H. G. Wells inventa el
futuro
Las profecías eran pues abundantes, pero desde luego ya no se
procuraba ejercer el don sobrenatural, propio de una persona que por inspiración
divina anuncia el porvenir, sino abarcar el mayor número de señales en el mundo
presente para predecir acontecimientos futuros. Heredero de una visión
escatológica, el oficio del profeta volvía sobre sus pasos, abandonaba la
historia sagrada, y se instalaba en la historia profana. El asunto no era nuevo
(ya lo veremos con más detalle en el próximo capítulo) porque venía precedido
por el profetismo científico y literario del siglo XIX. Esta combinación de
géneros, a primera vista disparatada, tuvo cultores notables. Si, como bien se
ha dicho, las novelas históricas de Walter Scott transmitían el instinto de
adivinar el pasado, las narraciones de Julio Verne estuvieron envueltas por el
carisma de la anticipación del futuro. Dos adivinanzas no del todo
contradictorias, aunque en el segundo caso el acierto provenía de un ensamble,
en ocasiones delicioso, entre el poder de una ciencia capaz de destruir las
fronteras del viejo conocimiento con el poder sin límites de la imaginación
literaria.
El estilo que nacía de esa conjunción de fuerzas era
fascinante. Además reunía los atributos necesarios para forjar una tradición
que, por cierto, recaló en el siglo XX. Nadie representó mejor esta manera de
imaginar el mundo que Herbert George Wells. En realidad, este escritor fue un
testigo excepcional del pasaje entre dos épocas.
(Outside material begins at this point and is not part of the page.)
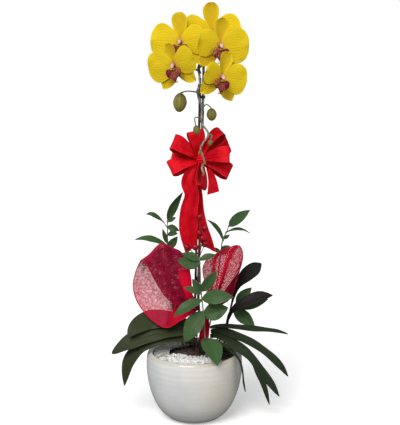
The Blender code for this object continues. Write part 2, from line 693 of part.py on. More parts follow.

Su biografía ilustra
acabadamente esta travesía y revela, paso a paso, los cambios que tuvieron lugar
durante la primera mitad de este siglo en el plano de las ideologías políticas:
un intelectual victoriano a quien las vueltas de la historia convirtieron en
profeta de utopías totalitarias.
Wells nació de un matrimonio pobre en 1866, en el condado de
Kent, al sur de Inglaterra, y murió famoso en 1946 a punto de cumplir ochenta
años dejando tras de sí una obra vastísima. Era insaciable, como hombre y como
escritor. Publicó relatos de ficción -algunos maravillosos-, historias de la
humanidad y ensayos científicos sin dar tregua al lector. Raro era el año en que
no apareciesen por lo menos dos textos debidos a su asombrosa facundia. Sus
contemporáneos veían en él un ser tan genial como insoportable. George Bernard
Shaw, su compañero en el socialismo fabiano, decía que Wells expresaba una
"visión tan vasta y tan segura de sí misma, que la menor contradicción le
produce un furor ciego de elocuencia y vituperación". Según John Maynard Keynes
era un viejo maestro, "los institutores (se refiere también a Shaw) de la
mayoría de nosotros a lo largo de todas nuestras vidas". Obviamente, Gilbert
Keith Chesterton fue más severo: en los tiempos que corrían Wells formaba parte,
junto con Kipling y Shaw, de un conjunto de nuevos "herejes", lo cual no
empañaba para nada el encanto que en aquel jocundo escritor enamorado del dogma
católico generaba "su vigor y su prontitud" para compartir una broma.